Linguistics makes me sad. I wish I hadn't chosen it as a major. They already told me that they were getting rid of the damn program because too few students were enrolling for it. I can't develop the desire to learn about this crap. Creative writing seems appealing, but then again I can only take so many professors that climax after reading Fitzgerald. Why did I choose English in the first place? Oh yeah, to help me get into law school. Why law school? Because I went through high school watching Law and Order thinking I'd make a difference in the world. But why English? Cause English majors do well in the LSAT. But why? Because I'm told they understand it better. Do I really want to get into law school? Am I doing it because it will make my parents happy and possibly secure me a job in the future? Am I doing it because I cling on to those high school fantasies of being a lawyer? Will I even make a good lawyer? I thought I wanted to be in the FBI. That was the whole dual credit criminal justice was for, right? But then an FBI intern told us that no one really goes crazy over a CJ degree. That's why I thought I wanted to be a lawyer, right? Because, I'm no good in comp sci, accounting, biology, etc.

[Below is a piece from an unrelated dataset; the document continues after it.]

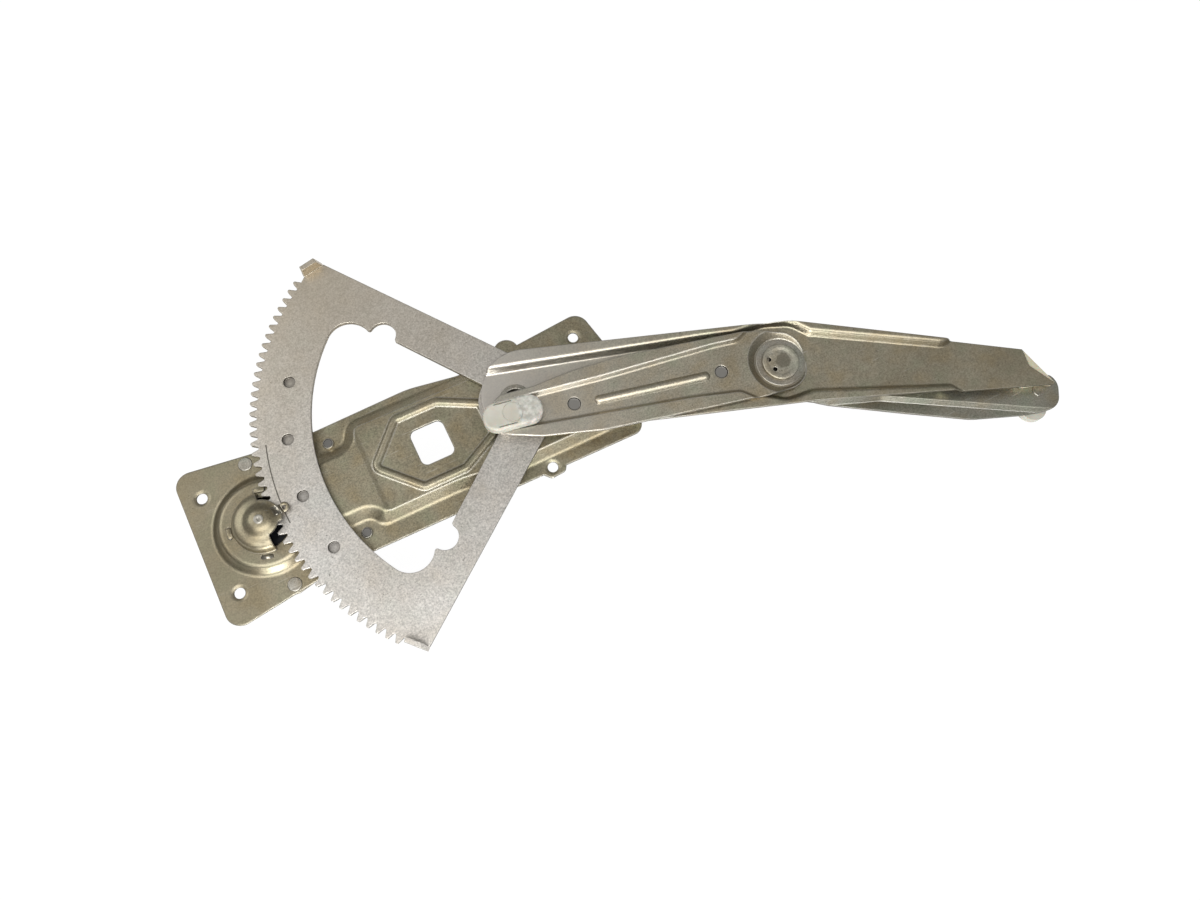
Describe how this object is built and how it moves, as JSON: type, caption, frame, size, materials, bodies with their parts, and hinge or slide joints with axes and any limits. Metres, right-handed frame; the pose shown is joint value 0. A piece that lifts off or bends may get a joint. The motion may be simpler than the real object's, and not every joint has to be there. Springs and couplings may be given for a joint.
{
  "type": "window regulator",
  "caption": "Hand-wound scissor window regulator: pressed plate, toothed sector with lift arm, pinion under a domed cap, crossing arm and nylon sliding shoes.",
  "frame": {"origin": "On the axis of the sector pivot, in the plane where the plate lies against the door panel.", "axes": "X along the plate away from the clutch, Y across the plate, Z out of the door panel towards the lift arms."},
  "size_m": [0.5221, 0.2841, 0.0654],
  "materials": {
    "zinc_plate": "dull yellowish zinc plating on pressed sheet",
    "zinc_arm": "satin zinc plating on pressed sheet",
    "sector_steel": "pale dull zinc plating on blanked plate",
    "rivet_steel": "peened zinc-plated steel",
    "dark_steel": "blackened, greased",
    "dark_plastic": "smooth moulded",
    "nylon": "natural off-white moulded nylon"
  },
  "bodies": {
    "frame": {"base_plate": "zinc_plate", "pinion_cap": "zinc_plate", "brake_drum": "zinc_plate", "drum_rivets": "rivet_steel", "pin_rivets": "rivet_steel", "pivot_bush": "rivet_steel", "pivot_washer": "dark_plastic", "brake_spring": "dark_steel"},
    "lift_sector": {"sector_gear": "sector_steel", "main_arm": "zinc_arm", "main_shoe_pin": "rivet_steel"},
    "drive": {"pinion": "dark_steel", "clutch_claw": "dark_steel", "crank_spindle": "rivet_steel"},
    "crossing_arm": {"aux_arm_front": "zinc_arm", "aux_arm_rear": "zinc_arm", "scissor_ring": "rivet_steel", "scissor_rivet": "rivet_steel", "front_shoe_pin": "rivet_steel", "rear_shoe_pin": "rivet_steel"},
    "main_slider": {"main_shoe": "nylon"},
    "front_slider": {"front_shoe": "nylon"},
    "rear_slider": {"rear_shoe": "nylon"}
  },
  "joints": [
    {"name": "sector_pivot", "type": "hinge", "parent": "frame", "child": "lift_sector", "pos_m": [0, 0, 0.009], "axis": [0, 0, 1], "range_deg": [-30, 48]},
    {"name": "crank_turn", "type": "hinge", "parent": "frame", "child": "drive", "pos_m": [-0.16294, -0.00427, 0], "axis": [0, 0, 1], "range_deg": [-1080, 680]},
    {"name": "scissor_pivot", "type": "hinge", "parent": "lift_sector", "child": "crossing_arm", "pos_m": [0.158, -0.0478, 0.012], "axis": [0, 0, 1], "range_deg": [-90, 75]},
    {"name": "main_shoe_pivot", "type": "hinge", "parent": "lift_sector", "child": "main_slider", "pos_m": [0.3014, -0.1195, 0.007], "axis": [0, 0, 1], "range_deg": [-90, 90]},
    {"name": "front_shoe_pivot", "type": "hinge", "parent": "crossing_arm", "child": "front_slider", "pos_m": [-0.0063, -0.0106, 0.0244], "axis": [0, 0, 1], "range_deg": [-90, 90]},
    {"name": "rear_shoe_pivot", "type": "hinge", "parent": "crossing_arm", "child": "rear_slider", "pos_m": [0.305, -0.1325, -0.0056], "axis": [0, 0, 1], "range_deg": [-90, 90]}
  ],
  "couplings": [
    {"joint": "crank_turn", "follows": "sector_pivot", "ratio": -22.286}
  ]
}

But the FBI likes language majors, too! Yes, that's it. Let's do German. Let's learn German and make a BA out of it. That's it! I'd take Spanish, but I don't like Spanish. Though it would be useful considering where I am. But German, that's something else.
I need a shower.
I wish I had my own computer. Or a laptop.
I don't want to take my History of English final tomorrow. I'd rather cut my protein intake in half. I'm not prepared.
11:00 PM Time to wrap this up and cuddle with my baby.